We learn all of that from John 3:16, but then we move to John 3:17. That verse begins by saying that God did not send God’s Son into the world to condemn the world. That line is, I think, really important, but why do you think it’s there? Why does the author of the Gospel of John think it necessary to say that Jesus is not about condemning the world? The only reason I can think of for John saying that is that some people in John’s time at the end of the first Christian century thought that the salvation that came through Jesus actually did have something to do with condemning the world. Consider this: By the time the Gospel of John was written the book of Revelation had almost certainly already been written. In that book, as you probably know, Jesus really does condemn the world in order, in the end, to save it. All the mayhem and destruction that gets unleashed in that book is unleashed by “the Lamb,” Revelation’s primary image for Jesus. In Revelation Jesus condemns the world but good. In that book the world eventually gets saved through the ushering in of a new creation of peace, but as John Dominic Crossan says, Revelation gets to that salvation by wading through an ocean of blood.

The Gospel of John has a different vision. John sees that the salvation that God brings through Jesus does not come through a condemnation of the world. “God did not send the Son into the world to condemn the world.” OK, but if Jesus’ salvation isn’t about condemnation, what is it about? To get at an answer to that question, let’s look at how verses 16 and 17 of John are structured. They pretty clearly belong together. They are joined by the “Indeed,” the first word of verse 17. Notice the parallelism between the way the two verses end. Verse 17 ends “that the world might be saved through him.” Verse 16 ends “may have eternal life.” John is telling us with this parallelism that the salvation Jesus brings consists of our having “eternal life.”

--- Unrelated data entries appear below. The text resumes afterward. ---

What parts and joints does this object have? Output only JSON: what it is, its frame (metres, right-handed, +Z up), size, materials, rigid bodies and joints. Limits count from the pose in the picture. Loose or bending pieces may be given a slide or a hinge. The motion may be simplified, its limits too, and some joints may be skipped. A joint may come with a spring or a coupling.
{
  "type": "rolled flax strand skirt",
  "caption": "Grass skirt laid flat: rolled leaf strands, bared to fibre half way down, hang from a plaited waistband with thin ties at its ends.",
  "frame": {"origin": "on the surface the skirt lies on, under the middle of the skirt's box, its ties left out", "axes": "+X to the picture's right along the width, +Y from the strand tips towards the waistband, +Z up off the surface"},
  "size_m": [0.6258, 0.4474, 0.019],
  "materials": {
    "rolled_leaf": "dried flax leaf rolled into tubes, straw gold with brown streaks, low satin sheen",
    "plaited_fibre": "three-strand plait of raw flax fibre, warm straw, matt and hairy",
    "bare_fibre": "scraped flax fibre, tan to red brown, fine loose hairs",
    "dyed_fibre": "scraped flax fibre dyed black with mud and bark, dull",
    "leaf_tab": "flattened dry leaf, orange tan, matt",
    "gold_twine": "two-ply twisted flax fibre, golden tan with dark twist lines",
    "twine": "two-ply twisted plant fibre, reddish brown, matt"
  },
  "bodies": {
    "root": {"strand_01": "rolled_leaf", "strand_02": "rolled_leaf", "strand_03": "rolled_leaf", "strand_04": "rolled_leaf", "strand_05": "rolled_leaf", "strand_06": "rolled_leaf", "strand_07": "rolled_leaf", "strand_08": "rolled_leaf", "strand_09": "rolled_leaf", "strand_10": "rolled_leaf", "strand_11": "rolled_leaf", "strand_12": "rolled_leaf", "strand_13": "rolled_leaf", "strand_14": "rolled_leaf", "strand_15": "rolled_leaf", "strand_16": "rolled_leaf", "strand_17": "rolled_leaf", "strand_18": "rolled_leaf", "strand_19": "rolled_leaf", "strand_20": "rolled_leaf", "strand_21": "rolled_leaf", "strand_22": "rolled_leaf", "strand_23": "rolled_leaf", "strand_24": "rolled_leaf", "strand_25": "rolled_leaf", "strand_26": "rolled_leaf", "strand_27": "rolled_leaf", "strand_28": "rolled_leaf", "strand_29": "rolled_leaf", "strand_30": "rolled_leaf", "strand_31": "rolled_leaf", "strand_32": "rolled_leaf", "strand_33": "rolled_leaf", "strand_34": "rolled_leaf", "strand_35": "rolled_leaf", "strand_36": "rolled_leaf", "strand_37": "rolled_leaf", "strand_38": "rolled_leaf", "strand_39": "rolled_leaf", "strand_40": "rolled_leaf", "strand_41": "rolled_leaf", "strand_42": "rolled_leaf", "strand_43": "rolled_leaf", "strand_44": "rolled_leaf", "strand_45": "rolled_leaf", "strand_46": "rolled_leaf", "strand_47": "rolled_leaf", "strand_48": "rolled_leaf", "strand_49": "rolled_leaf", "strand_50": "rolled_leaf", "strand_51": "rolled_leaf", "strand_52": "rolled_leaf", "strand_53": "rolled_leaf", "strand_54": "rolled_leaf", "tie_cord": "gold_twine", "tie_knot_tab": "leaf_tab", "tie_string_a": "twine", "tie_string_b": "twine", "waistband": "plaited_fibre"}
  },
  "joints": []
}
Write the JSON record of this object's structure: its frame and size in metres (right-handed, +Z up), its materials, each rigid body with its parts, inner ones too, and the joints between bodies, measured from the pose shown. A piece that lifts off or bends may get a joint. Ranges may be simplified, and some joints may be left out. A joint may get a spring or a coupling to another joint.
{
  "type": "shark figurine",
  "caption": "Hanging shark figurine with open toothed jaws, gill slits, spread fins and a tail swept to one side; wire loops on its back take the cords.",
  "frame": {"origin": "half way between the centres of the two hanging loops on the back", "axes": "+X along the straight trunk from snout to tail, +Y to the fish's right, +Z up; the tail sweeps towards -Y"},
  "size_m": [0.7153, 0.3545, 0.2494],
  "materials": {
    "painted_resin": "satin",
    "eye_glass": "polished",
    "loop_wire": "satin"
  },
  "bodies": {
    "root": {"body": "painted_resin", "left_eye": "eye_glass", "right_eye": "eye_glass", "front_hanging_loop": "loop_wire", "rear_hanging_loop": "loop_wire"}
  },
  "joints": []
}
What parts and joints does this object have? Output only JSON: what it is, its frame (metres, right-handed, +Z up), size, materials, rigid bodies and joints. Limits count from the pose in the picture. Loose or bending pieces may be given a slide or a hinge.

OK, the salvation that Jesus brings consists of our having something called eternal life, but what’s eternal life? Perhaps when you hear “eternal life” you hear “living forever with Jesus in heaven after we die.” A lot of people do hear John’s phrase “eternal life” that way. You’re even more likely to hear the phrase that way if you know these verses in the King James translation that Sue, Heidi, and I are going to sing here in a few minutes. There “eternal life” is rendered as “everlasting life.” The thing is, however, that that isn’t what John means by eternal life. There is a place in John’s Gospel where he tells us what that phrase means. It’s John 17:3, that we also heard this morning. There John has Jesus say in a prayer “And this is eternal life, that they [i.e., we] may know you, the only true God, and Jesus Christ whom you have sent.” Notice that John’s Jesus doesn’t say “And this is how they get eternal life, by knowing you, the only true God” etc. He says “this is eternal life.” For John salvation is obtaining eternal life, and eternal life is something that happens here and now, in this life. It is knowing God and Jesus. It is knowing God in and through Jesus. That knowledge doesn’t bring eternal life, it is eternal life. That knowledge doesn’t bring salvation, it is salvation.

OK, but that just raises more questions, doesn’t it? One question that occurs to me is: Just what is it that we know when we know God in and through Jesus Christ. Up to now this sermon has pretty much been a lesson in Biblical study. Sorry about that, but sometimes I can’t help myself. This is the Good News part that maybe you weren’t sure was coming. For starters we know that Jesus, and through Jesus we know that God, isn’t about doing things for himself. Jesus and God are about doing things for us. That is the primary lesson of the temptation story. And we know that, set as it is at the very beginning of the Gospel as a prologue to the Gospel the temptation story point us to the rest of the Gospel for more information about what it means that God and Jesus are about us not themselves. There we find the really good stuff. There we find, as we heard, that Jesus and God are about saving the world not condemning it. In other places we learn that Jesus is Emmanuel, God with us. We find that the God we know in Jesus is a God of forgiveness, mercy, compassion, love, and unconditional grace. We find God in the person of Jesus entering fully into human life and even, and more importantly, into human suffering and death and demonstrating God’s unshakable solidarity with us in whatever befalls us in this life. That’s what we know when we know God in and through Jesus Christ. We know that that knowledge is eternal life, is our salvation that Jesus is all about.

And that, my friends, is very, very good news indeed. It is the good news to which the story of Jesus’ temptation in the wilderness points. That story doesn’t give us the full message, it starts us on our journey of discovery through the Gospel. It points us toward Emmanuel, God with us. It points toward God’s unfailing presence and solidarity with us, a divine presence and solidarity that offers us all of the fruits of the Spirit—peace, hope, comfort, strength for the journey, the bread of life. The temptation story says Jesus isn’t about saving Jesus, he is about saving us; and it invites us to discover what that salvation is all about. It is the beginning of the Good News, the Good News of salvation in Christ Jesus. To that Good News all the people say: Amen!